Both these anatomical structures work together and are activated, engaged, and strengthened during different stretching postures. Moreover, Golgi Tendon Organs (that connect muscles with the bones) help prevent the movement of joints beyond their capacity by relaxing the muscle when it is overstretched.
Let’s now highlight the main stretching poses, their anatomy, and the benefits they provide.
Stretching Hip Flexors
The three hip flexors are Sartorius (the longest muscle in the body), rectus femoris, and iliopsoas. Lunge-stretch works great for the rectus femoris, and side-bend with lunge stretch mainly focusses on the psoas muscle. The stretch is also good for the trunk, hip, and knee joints.
This is the group of anterior thigh muscles including the four quads and sartorius. The four quads are rectus femoris, vastus medialis, vastus intermedius, and vastus lateralis. Out of these, the rectus femoris has a major role as it crosses both hip and knee joints.
Hip extension and knee flexion with a straight back and poses like the split squat, split lunge and split jerks provide a good stretch to muscles and mobility to these joints.
Note: Try not to arch your trunk as it will take tension off of the rectus femoris.
Adductors are the inner group of muscles in the thigh.
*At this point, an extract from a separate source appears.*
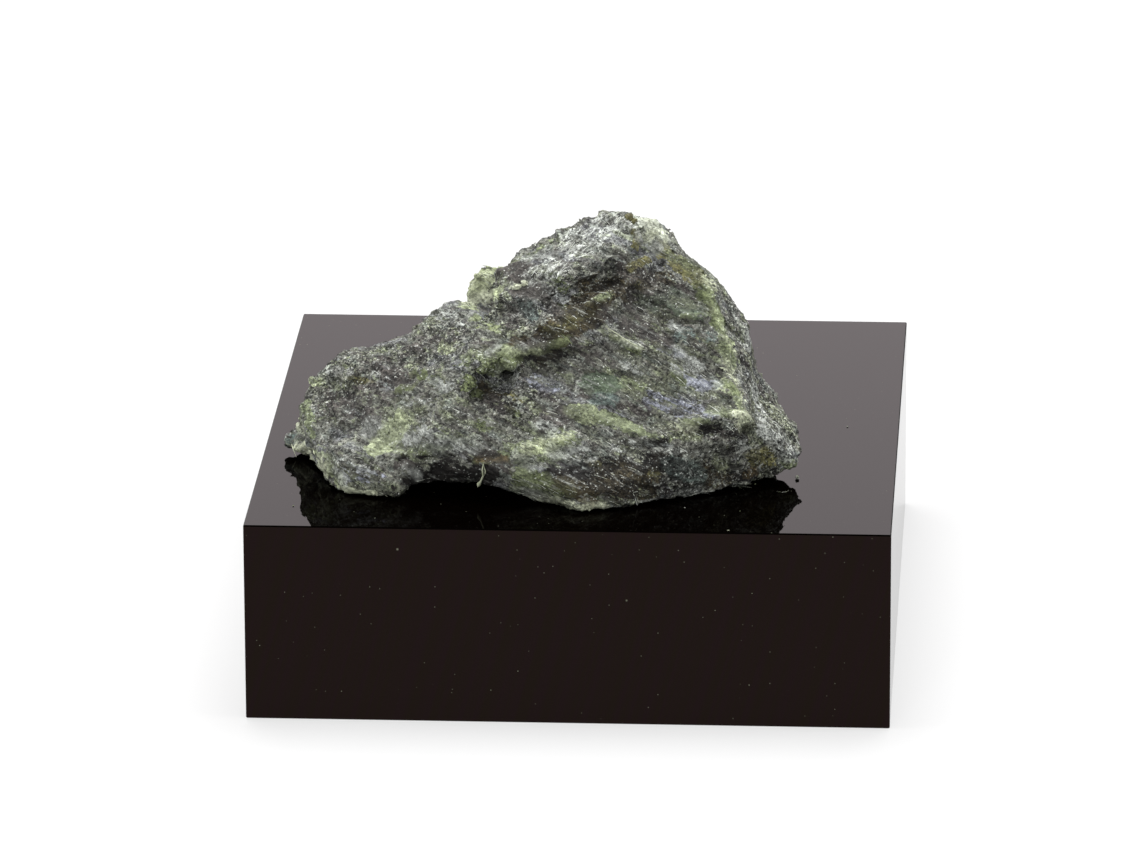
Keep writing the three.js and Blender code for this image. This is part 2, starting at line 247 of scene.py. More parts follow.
class Graph:
    """Builds one shader or geometry node tree."""

    def __init__(self, tree: bpy.types.NodeTree) -> None:
        """Takes the tree to fill."""
        self.tree = tree

    def node(
        self, kind: str, settings: dict | None = None, sockets: dict | None = None
    ) -> bpy.types.Node:
        """Adds a node.

        Args:
            kind: the node's type.
            settings: its properties by name.
            sockets: its inputs by index or name, each a value, a socket or a wrapped one.

        Returns:
            The node.
        """
        node = self.tree.nodes.new(kind)
        for name, value in (settings or {}).items():
            setattr(node, name, value)
        self.fill(node, sockets or {})
        return node

    def first(self, kind: str, settings: dict | None, sockets: dict) -> bpy.types.NodeSocket:
        """Adds a node and takes its first output."""
        return self.node(kind, settings, sockets).outputs[0]

    def fill(self, node: bpy.types.Node, sockets: dict) -> None:
        """Sets or links the inputs of a node.

        Args:
            node: the node.
            sockets: its inputs by index or name, each a value, a socket or a wrapped one.
        """
        for key, value in sockets.items():
            source = value.socket if isinstance(value, (Scalar, Triple)) else value
            if isinstance(source, bpy.types.NodeSocket):
                self.tree.links.new(source, node.inputs[key])
            else:
                node.inputs[key].default_value = source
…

These include Gracilis, pectineus, Adductor longus, brevis, and Magnus (part of which is also included in hamstring muscles).
Abducting the hip joint as in a leg split or deadlift results in tightening up of adductors which limits the abduction by pulling the abductors inwards. The same happens in the squat; adductors tighten up when knees are bent and hamstrings are slacked.
The posterior group of thigh muscles consists of the Bicep femoris (long and short head), semimembranosus, and semitendinosus. Out of these, the bicep femoris is inserted laterally, and the latter two are inserted at the medial aspect of the leg.
The Hamstrings stretch during hip flexion and knee extension. Make sure to keep the knee joint (the leg) straight and avoid bending the lower trunk.
Pecs are the two muscles, Pectoralis major and Pectoralis minor located anteriorly in the thorax which is attached over the ribs. They help in shoulder flexion and adduction. Hence, to stretch the pecs, the weight lifting technique may help.
The gastrocnemius and soleus are the two muscles of the shaft. Gastroc, due to its attachment points, crosses both the knee and ankle. Hence, to stretch this muscle you have to lock the knee and make sure it doesn’t bend.
Soleus limits the dorsiflexion at the ankle during the squat. To stretch the soleus, bending the knee is mandatory, unlike gastrocnemius stretching.
Lats or Latissimus dorsi originates at the lower back and inserts on the humerus providing external and internal rotation. Postures like chin up, overhead pullup, side plank, and side bend help stretch the lateral and posterior muscles along with the joints.
Note: Hold each pose for at least 30 seconds and take a 10-second rest before continuing to the next pose.
Other important stretching poses commonly carried out during exercise include, Shoulder stretch, Triceps stretch for upper arm and shoulder, and Trapezius stretch for neck muscles.
Importance and Benefits of Stretching
Be it driving, sitting, working at a desk, using a phone, watching TV, or simply bending forward to pick up a fallen item, for most of our daily routine, we use flexors and extensors. The lateral muscles, abductors, and adductors are hardly used in daily tasks, but stretching gives equal importance to all muscles and joints of the body.
The following are the benefits of stretching:
• Increases flexibility
• Strengthens muscles
• Improves muscle tone
• Delivers better athletic performance
• Reduces soreness
• Protects the body from injuries and also helps injuries heal faster
• Increases joint mobility
• Physically makes us fit
Once you get hold of the stretching routine, maintain it and stretch every day for at least 15 minutes. Mostly, the results are visible after six weeks of consistent stretching but maintaining it afterwards is essential!
The key point to highlight is when you are stretching one part of the body, make sure you don’t feel tightness in any other part or joint as that simply means you are doing it wrong. Only the joints and muscles you target should bend and stretch.